With a free day to use at their leisure in Poland, during the UEFA U21 European Championships, a number of the England Under-21s squad chose to visit the site of the former Nazi concentration camp at Auschwitz-Birkenau.
The Young Lions were joined by head coach Aidy Boothroyd and staff members for the trip, leaving their base in Krakow on Saturday morning until mid-afternoon.
And captain James Ward-Prowse revealed it was a trip that many of the players had wanted to make once they knew there was a football-free day for them to take the opportunity.
“It’s something that I’ve wanted to do for a long while and I think a few of the other lads felt the same as well,” said the Southampton midfielder.

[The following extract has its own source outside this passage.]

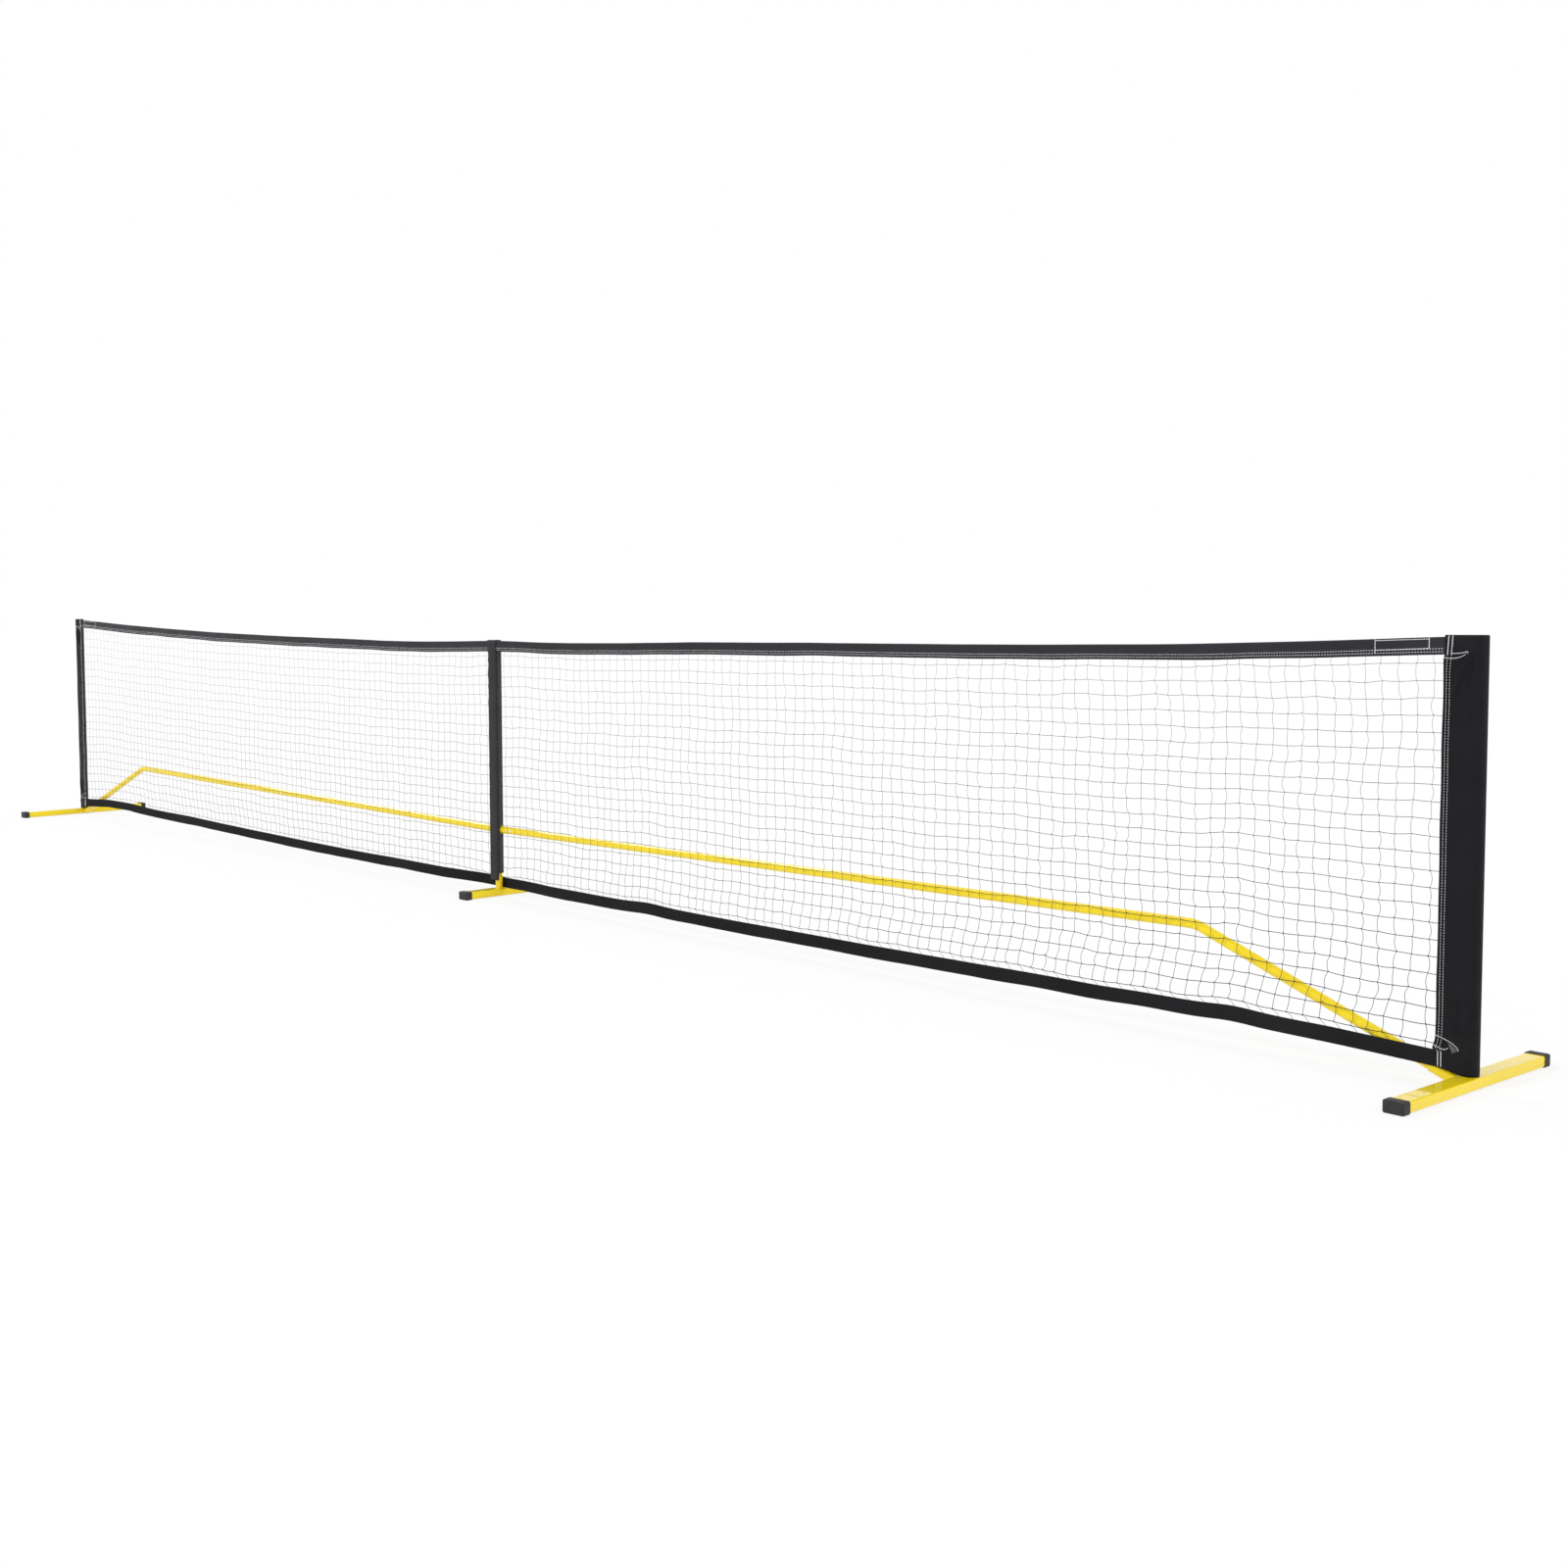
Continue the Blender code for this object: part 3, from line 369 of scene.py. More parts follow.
LOOKS = {
    "powder_coat": powder_coat(),
    "rubber": rubber(),
    "plastic": plastic(),
    "fabric": cloth(
        "black_polyester", (0.0045, 0.0045, 0.0062), (0.0098, 0.0099, 0.0130), 0.0009, 0.12, 0.54
    ),
    "tape": cloth(
        "black_tape", (0.0170, 0.0168, 0.0205), (0.0310, 0.0308, 0.0370), 0.0009, 0.14, sheen=0.05
    ),
    "webbing": cloth(
        "black_webbing", (0.0100, 0.0100, 0.0112), (0.0190, 0.0190, 0.0208), 0.0014, 0.06, 0.75
    ),
    "satin": cloth(
        "black_satin", (0.012, 0.012, 0.015), (0.045, 0.045, 0.052), 0.0006, 0.90, 0.28
    ),
    "net_cord": cord_look("net_twine", (0.012, 0.012, 0.015), (0.034, 0.034, 0.039), 420.0),
    "tie_cord": cord_look("white_cord", (0.42, 0.42, 0.44), (0.62, 0.62, 0.65), 700.0),
    "thread": cord_look("white_thread", (0.78, 0.77, 0.79), (0.92, 0.92, 0.93), 900.0),
    "grey_thread": cord_look("grey_thread", (0.025, 0.025, 0.030), (0.055, 0.055, 0.062), 900.0),
    "zinc": metal("zinc_plate", (0.90, 0.90, 0.91), 0.30, 300.0),
    "spring_steel": metal("spring_steel", (0.42, 0.43, 0.46), 0.35, 500.0),
}

# ---- frame: the CAD solids in their own finish ---------------------------------------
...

“So it was something we raised when we knew that we had some free time between games that we’d like to do, come and visit Auschwitz to pay our respects to those who sadly lost their lives.
“It was moving and a very humbling experience for all of us.
“It’s obviously a tragic thing that happened and it’s been an experience for us to come and see what went on and where it happened.
“It’s good to be able to use some of our time in Poland to come and see it.”
Boothroyd added: “It was something that we wanted to do, it’s a poignant and quite an upsetting place, but it’s somewhere that everybody should visit to see what happened there.
“It is a place that I’m glad I’ve gone to, it just puts things into perspective and in a strange way, I’m pleased that a lot of the lads wanted to go and visit to show their respect.
“We’ve done what I think is the right thing. Everybody wanted to go, staff and players, so I’m glad we’ve done it.”
The group were taken on a guided tour of two main sites at Auschwitz, seeing the cramped conditions in which prisoners were held and the piles of human hair and clothes which were taken from the murdered victims.
That was followed up with a walk into the death chambers and the yard where prisoners were tortured or executed, before heading into the gas chambers at a location where an estimated 1.1m people lost their lives.
From there, the group headed a few kilometres away to the second camp at Birkenau, seeing the railway platform which prisoners would have first alighted onto from trains which came from across Europe.
And they walked from there to the International Memorial, situated either side of the two crematorium buildings, which were the largest gas chambers at Birkenau.
The tour concluded with a walk into the women’s barracks and it brought back memories of learning about the Holocaust and World War II for Ward-Prowse, who will be leading the Young Lions into action again on Tuesday when they play in the Euro semi-final.
“I think that’s where our interest was generated really, in the schooldays,” he explained.
“You hear and learn about the Holocaust and it’s a tragic thing, but to actually go to Auschwitz and see the scale of it, it brings it home to you about the enormity of it all.”